Il revient ainsi à la loi d'en fixer le principe et à l'ordonnance d'en régler les détails.
L'impôt spécial sur le produit brut des jeux (qui s'ajoute, comme en France aux impôts ordinaires sur les entreprises) est utilisé, à 80 %, pour couvrir la contribution fédérale à l'assurance vieillesse, survivants et invalidité (AVS/AI).
Les cantons peuvent percevoir leur propre impôt sur le restant (ce qui entraîne alors une diminution du taux d'imposition de la confédération).
Ils sont aussi la possibilité de s'opposer à l'établissement de maisons de jeux sur leur territoire.
Le Conseil fédéral statue sur l'octroi des concessions, la Commission fédérale assurant la surveillance et le contrôle de l'activité des maisons de jeux.
L'Office fédéral de la justice est responsable de la préparation des actes législatifs dans le domaine des loteries et des paris.

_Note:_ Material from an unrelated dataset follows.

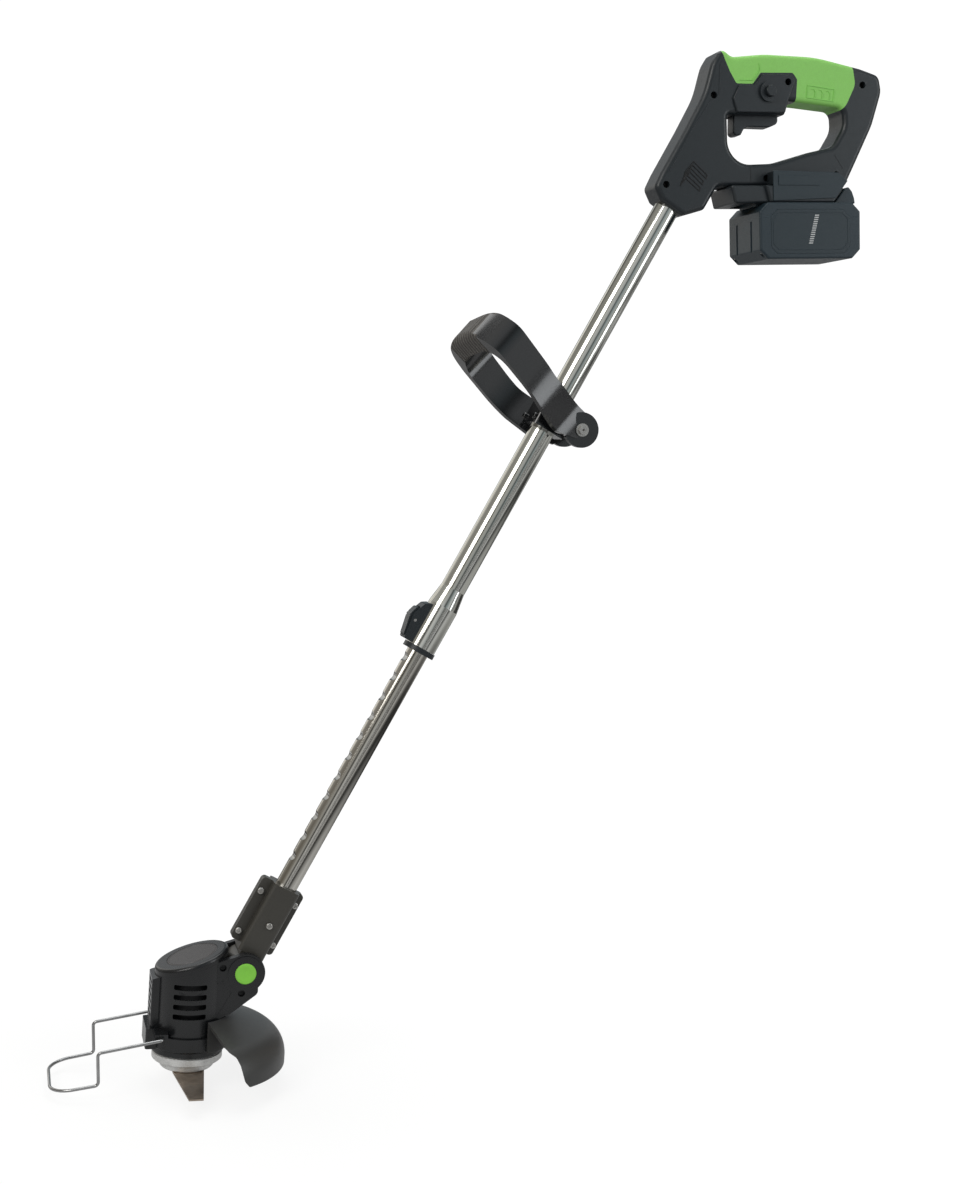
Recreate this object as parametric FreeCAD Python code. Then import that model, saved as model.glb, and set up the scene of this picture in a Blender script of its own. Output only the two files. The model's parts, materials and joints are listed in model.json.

Les exploitants doivent se conformer aux objectifs de la loi en matière de sécurité (dispositions antiblanchiment) et d'action sociale (mesures contre la dépendance).
Le droit suisse des jeux paraît ainsi très clair et équilibré.
Les maisons de jeu se sont, pour leur part, fortement impliquées dans la prise en charge de la dépendance, avec notamment l'excellente procédure préventive de la « convention de visite » décrite dans le chapitre sur la dépendance.
* 149 Une licence par opérateur, attribuée par la commission des jeux d'argent et une autre pour chaque emplacement physique délivrée par les autorités locales.
* 150 On notera l'inclusion de cette notion, moderne, de protection du consommateur dans le titre même de la loi.
* 151 Cette loi est aussi relative, plus généralement, à l'encouragement de l'éducation physique, de la pratique des sports et de la vie en plein air.
* 152 Il est interdit de vendre en Belgique des bulletins de participation à des concours de pronostics organisés à l'étranger.
* 153 Déterminer si un appareil est un jeu de hasard ou un jeu d'adresse est l'une des tâches les plus délicates de la commission fédérale des maisons de jeux (CFMJ).